At a 95% confidence level with a population of 91,000 and a sample size of 78, the following confidence intervals exist:
That is, the Park category in line 2 has a confidence interval of 60% ±11% and the Restaurant category in line 2 has a confidence interval of 21% ±9%. The general rule of thumb is that the lead (Park 60%) must be at least twice the margin of error of the second leading category to be significant. So the margin of error on line 2 of above table is 11% and the lead is 60%. Adding 22% (2X11%) to the restaurant result (21%) means that the park result is significant, i.e., 43% vs 60%. These calculations were performed using the mathematics of probability.
A simple way to interpret the results is that there is 95% confidence that if the City’s entire 91,000 citizens voted, between 49% and 71% would favor a park. Additionally, between 12% and 30% would favor a restaurant.
Note that the situation that Mr. Gromann is attacking is the validity of the survey conducted by the City of Boca Raton. This survey was not conducted by the authors of this article or any citizen group. It was designed and conducted by City Staff. The execution of the survey seems fair and unbiased. The question posed to the citizens was open-ended and not leading. All citizens had the opportunity to respond and they were provided three months to do so. Responses were accepted from the City’s Web site and by email and by letter. As noted in the background section, a problem exists with how the City Staff scored the results. The authors of this article, during due diligence, rescored the results based on each citizen’s intent. We then calculated statistical significance based on the fairness of the survey process and the rescored results.
In his comments Mr. Gromann indicates that 150 responses to a polling of 91,000 citizens “is not statistically significant by any stretch of the imagination to determine anything,” yet for four years he accepted the City Staff’s conclusion that a restaurant was preferred based on 61 responses. The timing of his turnaround is curious as it occurred shortly after we wrote an article on the survey scoring issue and the restaurant was announced by the City to be an “undone deal.” It looks like he is making a desperate attempt to prove something, but it is not clear what that is or why.
Another issue with Mr. Gromann’s comments, that is a pattern, is that he waits until all citizens have spoken during the public request interval before he speaks. He then tries to belittle the citizens who have spoken before him in order to create doubt regarding the credibility of their comments. As noted in this article, his comments are either ignorant or untruthful but linger in the minds of City officials and citizens because prior speakers do not have to opportunity to refute his comments. To an extent his tactic overwrites the messages of prior speakers.
It is very time consuming for citizens to perform the quality analysis described in this article. We also have to pay the City for public records.
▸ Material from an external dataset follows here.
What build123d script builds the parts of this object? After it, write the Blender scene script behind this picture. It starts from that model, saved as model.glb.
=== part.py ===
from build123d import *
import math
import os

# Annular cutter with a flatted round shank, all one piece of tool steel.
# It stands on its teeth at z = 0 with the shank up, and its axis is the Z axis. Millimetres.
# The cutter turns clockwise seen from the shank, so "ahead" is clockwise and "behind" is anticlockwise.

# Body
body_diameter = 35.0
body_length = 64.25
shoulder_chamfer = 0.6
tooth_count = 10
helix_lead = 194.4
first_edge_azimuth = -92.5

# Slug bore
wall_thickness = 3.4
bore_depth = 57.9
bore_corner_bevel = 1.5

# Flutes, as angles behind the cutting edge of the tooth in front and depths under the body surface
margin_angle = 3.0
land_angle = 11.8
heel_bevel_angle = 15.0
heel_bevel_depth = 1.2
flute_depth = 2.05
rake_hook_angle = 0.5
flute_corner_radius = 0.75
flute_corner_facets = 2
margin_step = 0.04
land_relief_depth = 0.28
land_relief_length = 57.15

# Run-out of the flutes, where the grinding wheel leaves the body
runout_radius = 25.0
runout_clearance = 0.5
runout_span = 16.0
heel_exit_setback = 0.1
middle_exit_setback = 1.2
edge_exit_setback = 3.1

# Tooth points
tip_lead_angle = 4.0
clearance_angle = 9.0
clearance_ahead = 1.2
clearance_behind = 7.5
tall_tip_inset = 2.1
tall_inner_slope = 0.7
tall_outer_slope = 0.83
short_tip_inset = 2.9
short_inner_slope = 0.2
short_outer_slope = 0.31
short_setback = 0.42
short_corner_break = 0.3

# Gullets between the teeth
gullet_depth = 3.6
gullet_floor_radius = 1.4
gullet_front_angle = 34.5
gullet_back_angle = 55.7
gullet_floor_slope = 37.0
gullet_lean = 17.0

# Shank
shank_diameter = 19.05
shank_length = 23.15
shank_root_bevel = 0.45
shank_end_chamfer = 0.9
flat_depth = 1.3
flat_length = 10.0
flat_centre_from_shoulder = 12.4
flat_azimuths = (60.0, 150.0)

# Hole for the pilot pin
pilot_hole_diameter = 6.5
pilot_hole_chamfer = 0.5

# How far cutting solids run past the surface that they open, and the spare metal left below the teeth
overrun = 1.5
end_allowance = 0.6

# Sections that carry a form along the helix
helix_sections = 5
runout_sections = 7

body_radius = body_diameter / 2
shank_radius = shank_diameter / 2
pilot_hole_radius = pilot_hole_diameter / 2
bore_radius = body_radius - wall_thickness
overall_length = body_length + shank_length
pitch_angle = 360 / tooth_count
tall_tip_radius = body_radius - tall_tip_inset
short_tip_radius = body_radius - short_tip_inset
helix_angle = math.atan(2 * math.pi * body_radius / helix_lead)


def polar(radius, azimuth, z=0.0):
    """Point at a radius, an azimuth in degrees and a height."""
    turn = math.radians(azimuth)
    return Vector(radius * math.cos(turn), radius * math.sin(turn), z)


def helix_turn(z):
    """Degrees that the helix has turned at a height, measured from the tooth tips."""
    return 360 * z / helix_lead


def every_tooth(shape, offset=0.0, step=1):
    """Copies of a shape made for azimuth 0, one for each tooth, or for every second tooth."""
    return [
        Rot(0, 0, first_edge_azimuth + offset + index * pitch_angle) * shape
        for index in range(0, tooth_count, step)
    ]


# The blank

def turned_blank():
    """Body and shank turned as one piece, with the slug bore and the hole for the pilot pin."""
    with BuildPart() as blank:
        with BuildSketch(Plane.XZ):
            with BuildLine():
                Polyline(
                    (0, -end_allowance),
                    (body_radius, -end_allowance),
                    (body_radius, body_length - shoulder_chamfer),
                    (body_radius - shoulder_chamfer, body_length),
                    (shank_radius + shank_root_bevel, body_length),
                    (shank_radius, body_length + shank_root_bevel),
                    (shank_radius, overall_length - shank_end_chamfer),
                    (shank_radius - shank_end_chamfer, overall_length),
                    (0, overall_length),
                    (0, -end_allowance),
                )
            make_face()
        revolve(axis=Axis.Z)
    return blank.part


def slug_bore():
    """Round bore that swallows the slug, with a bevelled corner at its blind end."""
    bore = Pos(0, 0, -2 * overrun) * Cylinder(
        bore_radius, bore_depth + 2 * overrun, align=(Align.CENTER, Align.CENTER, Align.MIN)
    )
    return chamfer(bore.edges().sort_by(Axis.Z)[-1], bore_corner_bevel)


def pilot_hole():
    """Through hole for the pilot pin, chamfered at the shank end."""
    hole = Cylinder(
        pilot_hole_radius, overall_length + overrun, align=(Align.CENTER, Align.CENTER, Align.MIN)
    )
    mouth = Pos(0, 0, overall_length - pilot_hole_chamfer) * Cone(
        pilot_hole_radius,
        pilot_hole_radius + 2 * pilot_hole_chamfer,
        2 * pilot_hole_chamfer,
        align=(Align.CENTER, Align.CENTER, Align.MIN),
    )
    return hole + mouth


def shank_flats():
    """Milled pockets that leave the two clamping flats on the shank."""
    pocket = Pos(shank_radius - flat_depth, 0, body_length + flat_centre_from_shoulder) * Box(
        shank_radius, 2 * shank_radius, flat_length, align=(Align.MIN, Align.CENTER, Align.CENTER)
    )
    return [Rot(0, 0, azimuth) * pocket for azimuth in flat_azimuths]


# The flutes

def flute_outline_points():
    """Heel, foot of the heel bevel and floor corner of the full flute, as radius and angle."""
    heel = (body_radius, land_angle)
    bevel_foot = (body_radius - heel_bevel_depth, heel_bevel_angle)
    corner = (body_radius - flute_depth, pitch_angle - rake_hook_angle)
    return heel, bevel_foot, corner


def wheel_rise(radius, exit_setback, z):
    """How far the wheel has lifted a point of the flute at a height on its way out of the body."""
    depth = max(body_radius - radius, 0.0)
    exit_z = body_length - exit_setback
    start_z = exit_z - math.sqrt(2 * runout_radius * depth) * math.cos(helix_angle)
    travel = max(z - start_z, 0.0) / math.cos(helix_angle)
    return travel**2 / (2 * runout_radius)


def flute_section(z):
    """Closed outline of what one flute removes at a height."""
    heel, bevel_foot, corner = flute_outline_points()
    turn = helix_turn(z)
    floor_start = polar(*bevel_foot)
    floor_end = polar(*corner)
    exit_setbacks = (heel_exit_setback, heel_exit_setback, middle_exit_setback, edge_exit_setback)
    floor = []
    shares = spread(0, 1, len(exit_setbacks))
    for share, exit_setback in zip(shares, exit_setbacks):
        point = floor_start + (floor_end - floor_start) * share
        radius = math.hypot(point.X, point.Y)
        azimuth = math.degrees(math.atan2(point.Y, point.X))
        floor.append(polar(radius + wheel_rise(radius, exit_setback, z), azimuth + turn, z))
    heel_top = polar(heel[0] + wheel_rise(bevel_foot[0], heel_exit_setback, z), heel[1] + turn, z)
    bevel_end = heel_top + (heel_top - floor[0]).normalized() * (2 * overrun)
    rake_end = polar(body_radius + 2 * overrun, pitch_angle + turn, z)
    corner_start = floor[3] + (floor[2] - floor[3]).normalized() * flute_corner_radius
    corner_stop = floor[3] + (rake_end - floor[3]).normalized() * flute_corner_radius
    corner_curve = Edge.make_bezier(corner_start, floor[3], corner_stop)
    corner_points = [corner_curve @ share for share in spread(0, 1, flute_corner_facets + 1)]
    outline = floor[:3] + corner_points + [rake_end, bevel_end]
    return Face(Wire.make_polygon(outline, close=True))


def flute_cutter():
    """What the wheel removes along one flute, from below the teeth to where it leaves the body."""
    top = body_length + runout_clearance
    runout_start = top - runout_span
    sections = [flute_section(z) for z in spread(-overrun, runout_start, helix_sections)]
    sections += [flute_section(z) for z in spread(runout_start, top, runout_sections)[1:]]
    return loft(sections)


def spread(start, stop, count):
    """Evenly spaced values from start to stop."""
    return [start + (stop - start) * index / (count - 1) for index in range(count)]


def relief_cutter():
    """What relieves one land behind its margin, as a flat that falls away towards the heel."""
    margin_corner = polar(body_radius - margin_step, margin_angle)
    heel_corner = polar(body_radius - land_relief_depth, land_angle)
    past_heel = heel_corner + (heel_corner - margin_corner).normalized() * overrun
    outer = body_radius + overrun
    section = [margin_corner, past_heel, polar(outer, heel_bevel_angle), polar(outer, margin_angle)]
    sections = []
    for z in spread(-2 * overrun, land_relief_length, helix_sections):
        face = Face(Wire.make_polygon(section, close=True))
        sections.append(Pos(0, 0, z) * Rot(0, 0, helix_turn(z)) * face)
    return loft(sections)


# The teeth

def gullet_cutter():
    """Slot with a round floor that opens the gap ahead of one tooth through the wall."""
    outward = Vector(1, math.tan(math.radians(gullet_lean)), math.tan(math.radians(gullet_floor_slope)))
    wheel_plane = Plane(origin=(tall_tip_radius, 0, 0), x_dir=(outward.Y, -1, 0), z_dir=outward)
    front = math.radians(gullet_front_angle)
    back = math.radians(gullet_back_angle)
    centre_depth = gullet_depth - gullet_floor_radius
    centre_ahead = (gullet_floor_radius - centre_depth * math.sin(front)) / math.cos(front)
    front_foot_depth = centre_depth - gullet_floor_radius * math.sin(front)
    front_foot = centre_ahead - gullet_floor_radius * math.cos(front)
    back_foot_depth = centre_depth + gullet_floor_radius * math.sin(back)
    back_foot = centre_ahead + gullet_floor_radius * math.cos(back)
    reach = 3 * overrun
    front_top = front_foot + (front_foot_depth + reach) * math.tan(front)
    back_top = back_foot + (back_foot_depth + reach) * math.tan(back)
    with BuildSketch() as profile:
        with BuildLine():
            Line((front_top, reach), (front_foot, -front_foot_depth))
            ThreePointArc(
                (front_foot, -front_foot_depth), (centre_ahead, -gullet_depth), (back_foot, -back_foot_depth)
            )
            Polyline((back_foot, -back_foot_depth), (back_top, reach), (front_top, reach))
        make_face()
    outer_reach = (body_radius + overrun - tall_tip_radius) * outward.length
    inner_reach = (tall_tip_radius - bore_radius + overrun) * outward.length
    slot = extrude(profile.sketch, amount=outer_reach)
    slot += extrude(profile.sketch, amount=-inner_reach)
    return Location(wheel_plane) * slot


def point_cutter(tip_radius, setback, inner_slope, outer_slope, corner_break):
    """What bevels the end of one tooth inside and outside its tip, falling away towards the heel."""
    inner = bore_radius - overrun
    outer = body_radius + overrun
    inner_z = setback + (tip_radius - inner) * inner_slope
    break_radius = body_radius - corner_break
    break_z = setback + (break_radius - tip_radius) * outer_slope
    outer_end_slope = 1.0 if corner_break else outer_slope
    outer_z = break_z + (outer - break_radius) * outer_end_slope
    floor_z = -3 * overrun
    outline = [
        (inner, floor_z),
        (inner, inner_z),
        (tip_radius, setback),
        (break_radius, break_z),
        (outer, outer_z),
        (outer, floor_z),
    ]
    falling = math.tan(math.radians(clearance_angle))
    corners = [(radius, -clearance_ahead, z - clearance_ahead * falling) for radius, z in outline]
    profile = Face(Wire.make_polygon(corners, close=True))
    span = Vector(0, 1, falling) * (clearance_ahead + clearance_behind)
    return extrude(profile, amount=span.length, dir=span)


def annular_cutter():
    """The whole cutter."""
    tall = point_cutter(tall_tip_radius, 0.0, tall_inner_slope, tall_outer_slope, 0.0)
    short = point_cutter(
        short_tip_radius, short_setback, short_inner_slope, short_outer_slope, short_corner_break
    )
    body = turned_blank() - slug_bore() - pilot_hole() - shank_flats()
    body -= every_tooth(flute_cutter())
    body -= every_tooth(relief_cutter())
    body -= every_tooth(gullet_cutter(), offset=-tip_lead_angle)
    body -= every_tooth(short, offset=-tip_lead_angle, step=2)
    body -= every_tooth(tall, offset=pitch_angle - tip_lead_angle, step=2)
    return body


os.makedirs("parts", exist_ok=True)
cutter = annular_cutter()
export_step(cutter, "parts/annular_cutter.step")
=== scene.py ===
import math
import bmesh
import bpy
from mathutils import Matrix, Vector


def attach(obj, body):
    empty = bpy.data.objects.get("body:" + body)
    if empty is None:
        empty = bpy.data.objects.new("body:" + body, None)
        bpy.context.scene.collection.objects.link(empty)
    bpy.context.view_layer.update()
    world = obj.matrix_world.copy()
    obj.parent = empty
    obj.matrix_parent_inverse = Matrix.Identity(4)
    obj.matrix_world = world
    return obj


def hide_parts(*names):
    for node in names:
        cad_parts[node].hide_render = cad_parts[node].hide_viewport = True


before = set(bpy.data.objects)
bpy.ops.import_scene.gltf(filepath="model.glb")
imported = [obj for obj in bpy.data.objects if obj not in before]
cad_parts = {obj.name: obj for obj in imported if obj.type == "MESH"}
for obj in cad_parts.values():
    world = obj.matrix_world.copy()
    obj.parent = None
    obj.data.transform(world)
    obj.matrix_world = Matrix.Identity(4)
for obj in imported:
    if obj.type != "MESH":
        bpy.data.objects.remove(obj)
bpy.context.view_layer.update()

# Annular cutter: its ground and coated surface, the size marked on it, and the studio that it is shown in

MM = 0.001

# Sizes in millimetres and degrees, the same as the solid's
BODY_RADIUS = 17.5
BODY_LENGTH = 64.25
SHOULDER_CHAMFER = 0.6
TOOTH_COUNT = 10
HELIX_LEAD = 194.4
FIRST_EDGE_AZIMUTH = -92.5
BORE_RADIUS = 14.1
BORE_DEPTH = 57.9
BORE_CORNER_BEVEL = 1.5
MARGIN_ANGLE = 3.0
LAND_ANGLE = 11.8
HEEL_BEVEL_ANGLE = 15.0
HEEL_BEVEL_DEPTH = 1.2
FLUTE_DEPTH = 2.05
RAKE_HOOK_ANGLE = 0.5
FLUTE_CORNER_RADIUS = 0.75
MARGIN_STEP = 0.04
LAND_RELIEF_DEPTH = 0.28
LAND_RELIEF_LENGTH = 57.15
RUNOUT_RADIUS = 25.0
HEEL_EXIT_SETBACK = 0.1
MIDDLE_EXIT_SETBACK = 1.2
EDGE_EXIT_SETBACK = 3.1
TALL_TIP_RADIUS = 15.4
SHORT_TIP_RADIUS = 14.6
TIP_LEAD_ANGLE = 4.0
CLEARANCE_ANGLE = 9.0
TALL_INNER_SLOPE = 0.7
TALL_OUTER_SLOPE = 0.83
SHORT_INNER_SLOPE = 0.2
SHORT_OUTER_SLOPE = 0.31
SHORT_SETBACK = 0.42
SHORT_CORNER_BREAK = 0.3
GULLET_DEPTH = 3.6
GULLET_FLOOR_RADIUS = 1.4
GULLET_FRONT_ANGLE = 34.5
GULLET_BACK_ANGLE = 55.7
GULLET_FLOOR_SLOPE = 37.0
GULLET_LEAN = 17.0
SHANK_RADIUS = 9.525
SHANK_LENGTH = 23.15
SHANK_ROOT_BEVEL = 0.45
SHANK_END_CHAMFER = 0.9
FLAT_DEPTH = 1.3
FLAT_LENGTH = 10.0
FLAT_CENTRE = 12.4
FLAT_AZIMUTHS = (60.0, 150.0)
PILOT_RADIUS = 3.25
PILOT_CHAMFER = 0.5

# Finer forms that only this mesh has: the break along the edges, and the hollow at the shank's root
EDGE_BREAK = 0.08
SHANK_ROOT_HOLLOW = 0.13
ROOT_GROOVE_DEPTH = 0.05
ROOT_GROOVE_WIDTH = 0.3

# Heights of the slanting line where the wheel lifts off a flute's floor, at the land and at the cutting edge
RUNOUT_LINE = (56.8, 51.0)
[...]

Then we communicate our finding to City Council members via email, but get a quasi-canned response that doesn’t address the issue but says something like “I’ll give it my full consideration.” To make our voices heard we then have to prepare a talk and attend City Council meetings to deliver our message. When City Council members sit silently and allow Mr. Gromann to attack our credibility it is quite discouraging. We then have to write articles like this one to potentially motivate someone to do something.
When Mr. Gromann makes assertions that are untrue he crosses a line. He is either being deliberately dishonest or is ignorant of the truth. There seems to be a pattern of his behaving this way while involved with City business and City leaders have been advised of this, but do nothing. This has to change as it reflects badly on City leadership and is a disservice to the citizens.
This article addressed concerns about Mr. Glenn Gromann’s asserting that the City of Boca Raton’s 2011 Electronic Survey of citizens regarding their preferences for use of the Wildflower site is “by any stretch of the imagination not statistically significant to determine anything.” We rescored the City’s survey results to reflect the intent of each respondent. Using the rescored results, we then calculated confidence intervals to the 95% confidence level using the mathematics of probability. We then calculated statistical significance using the generally accepted rule of thumb that the leading category has to be at least two times the margin of error from the next leading category. The conclusion from this is that the rescored survey results are statistically significant.
We then questioned Mr. Gromann’s behavior regarding his tactics where he attempts to belittle citizens and cast doubt on their credibility using a process advantage, but with no factual information. We then question why the City leadership does nothing about this after many citizen complaints.